Bond GR. Emerg. Med. Clin. North Am. 1995; 13(2): 343-355.

Affiliation

Division of Emergency Medicine, University of Virginia, Charlottesville, USA.

Copyright

(Copyright © 1995, Elsevier Publishing)

DOI

unavailable

PMID

7737024

Abstract

More than 1 million children in the United States ingest poisons each year. The vast majority of these exposures result in no harm to the child. The task of the emergency physician is to discern which children are at risk and treat those children with appropriately aggressive therapy while minimizing intervention for the rest. In pediatric exposure cases, the toxin is usually identified. A careful toxic differential diagnosis will lead to a list of likely poisons in symptomatic patients without an identified exposure. The cornerstone of treatment remains the evaluation of the ingestion episode, careful assessment of the patient, and the application of basic supportive medical care.
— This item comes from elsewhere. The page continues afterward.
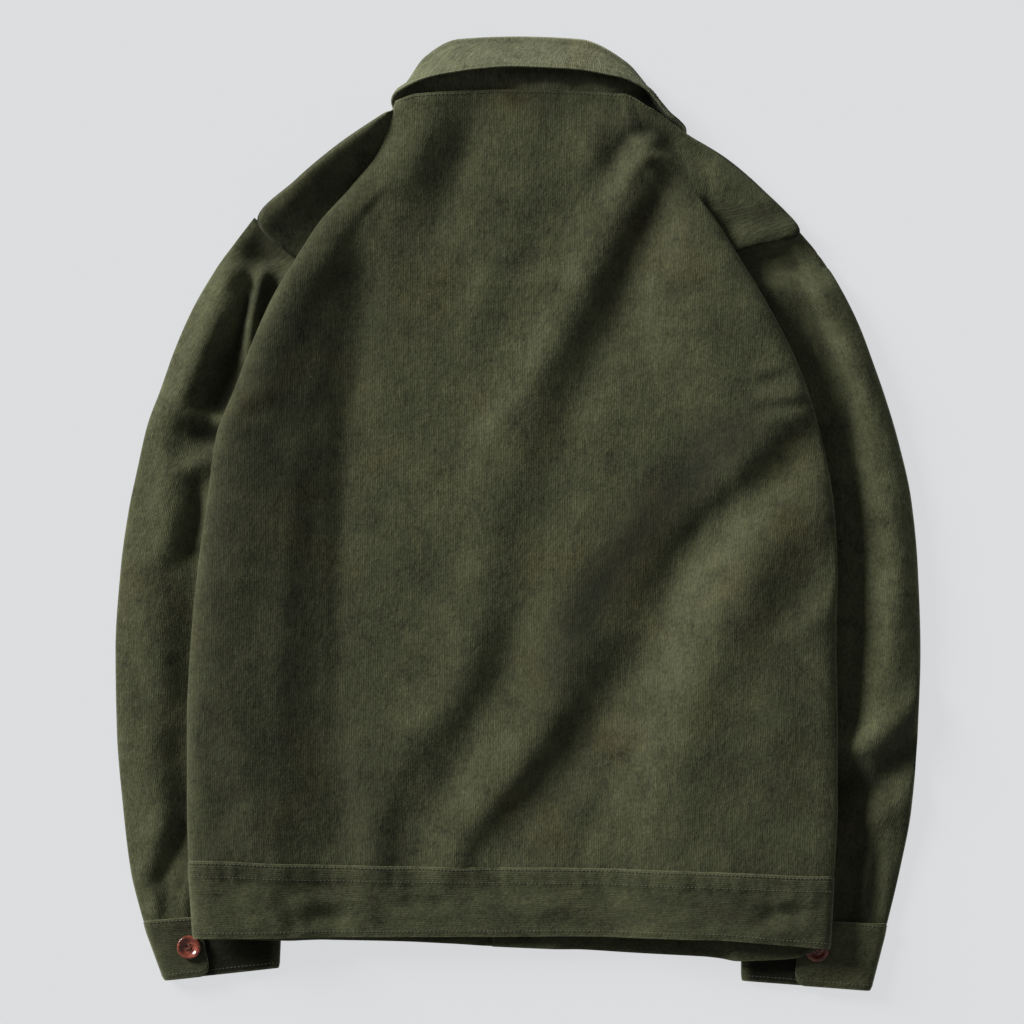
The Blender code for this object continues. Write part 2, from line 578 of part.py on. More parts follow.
def build():
    for thing in list(bpy.data.objects):
        bpy.data.objects.remove(thing)
    parts = bpy.data.collections.new("corduroy_jacket")
    bpy.context.scene.collection.children.link(parts)
    corduroy = part_material("Olive corduroy", OLIVE, 0.9)
    trim = part_material("Olive corduroy trim", OLIVE_TRIM, 0.9)
    brown = part_material("Red-brown button", BROWN, 0.25)

    back = back_net()
    underarm_row = sum(BACK_STEPS[:UNDERARM])
    last = back.shape[1] - 1
    sheet(
        "back_panel",
        refine(back, BACK_STEPS),
        corduroy,
        parts,
        missing=lambda r, c: r < underarm_row and (c < FOLD_KEY or c >= last - FOLD_KEY),
    )
    for side, sign, rows, over in (
        ("left", LEFT, LEFT_FRONT, False),
        ("right", RIGHT, RIGHT_FRONT, True),
    ):
        sheet(f"front_{side}", front_net(rows, sign, over), corduroy, parts)
    for side, sign, rows in (("left", LEFT, LEFT_SLEEVE), ("right", RIGHT, RIGHT_SLEEVE)):
        ring = sleeve_net(rows, sign)
        turns = ring.shape[1] - 2
        open_from = sum(SLEEVE_STEPS[:SLEEVE_UNDERARM])
        sheet(
            f"sleeve_{side}",
            refine(ring, SLEEVE_STEPS),
            corduroy,
            parts,
            missing=lambda r, c, turns=turns: r >= open_from and c in (0, turns),
        )
    for side, sign, cuff in (("left", LEFT, LEFT_CUFF), ("right", RIGHT, RIGHT_CUFF)):
        sheet(f"cuff_{side}", cuff_net(cuff, sign), trim, parts, DOUBLE)
    sheet("waistband", band_net(back), trim, parts, DOUBLE)
    sheet("collar", refine(collar_net(), COLLAR_STEPS), trim, parts, DOUBLE)

    button("cuff_button_left", (-257, -338, 10.3), brown, parts)
    button("cuff_button_right", (233.5, -340, 10.3), brown, parts)
    for number, y in enumerate(FRONT_BUTTON_YS, 1):
        button(f"front_button_{number}", (0, y, 0), brown, parts)


build()
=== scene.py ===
"""Corduroy jacket lying face down on a pale floor: its cloth, seams, stitching and buttons.

x runs to the right seen from above, y towards the collar and z up from the floor. The tables are in
millimetres. Each piece of cloth is a fine grid of points worked out from its table, laid over the solid
of the same piece, with its folds, creases and puckers added. "out" is a distance from the centre line
x = 0 towards the piece's own side, and a row is a section across the piece.
"""

import math
from collections import namedtuple

import bpy
import numpy as np
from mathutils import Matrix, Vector, noise


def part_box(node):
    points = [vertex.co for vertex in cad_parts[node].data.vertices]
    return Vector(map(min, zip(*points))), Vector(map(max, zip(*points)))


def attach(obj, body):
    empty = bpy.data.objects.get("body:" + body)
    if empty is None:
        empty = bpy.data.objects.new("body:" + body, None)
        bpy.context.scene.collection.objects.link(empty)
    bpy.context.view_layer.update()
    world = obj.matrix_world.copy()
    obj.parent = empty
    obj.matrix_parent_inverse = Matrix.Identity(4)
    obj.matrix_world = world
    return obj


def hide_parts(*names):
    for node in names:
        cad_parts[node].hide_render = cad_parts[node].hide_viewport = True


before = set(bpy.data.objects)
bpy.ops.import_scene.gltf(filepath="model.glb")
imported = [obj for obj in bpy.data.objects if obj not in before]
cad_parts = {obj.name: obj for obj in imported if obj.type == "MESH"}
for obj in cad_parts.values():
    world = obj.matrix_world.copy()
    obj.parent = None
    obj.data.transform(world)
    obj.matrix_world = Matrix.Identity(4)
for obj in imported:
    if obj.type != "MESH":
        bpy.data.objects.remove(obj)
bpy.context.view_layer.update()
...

In the ED, when it has been determined that gastrointestinal decontamination is indicated on the basis of the substance and quantity ingested, activated charcoal is the decontamination agent of choice if the substance ingested is absorbed by activated charcoal. Gastric emptying should be restricted to those circumstances when the substance ingested is not bound to activated charcoal or the rare event when a child presents to the ED within 1 hour of ingestion with significant CNS depression. Whole bowel irrigation is a recently described technique to enhance the passage of drugs already beyond the pylorus. The indications for its use are poorly defined. Laboratory tests are generally overordered after pediatric ingestions. Appropriate use of the laboratory includes an assessment of basic serum chemistry studies in symptomatic patients, confirmation of suspected toxins, and the determination of the need for specific antidotal therapy. General "drug screens" are expensive and rarely contribute to patient care. Use of specific therapies, including antidotes and enhanced elimination techniques, should be limited to those cases when expectation that a defined benefit outweighs the risk of the procedure is reasonable. The indications for the use of these interventions in children may be different from those for adults.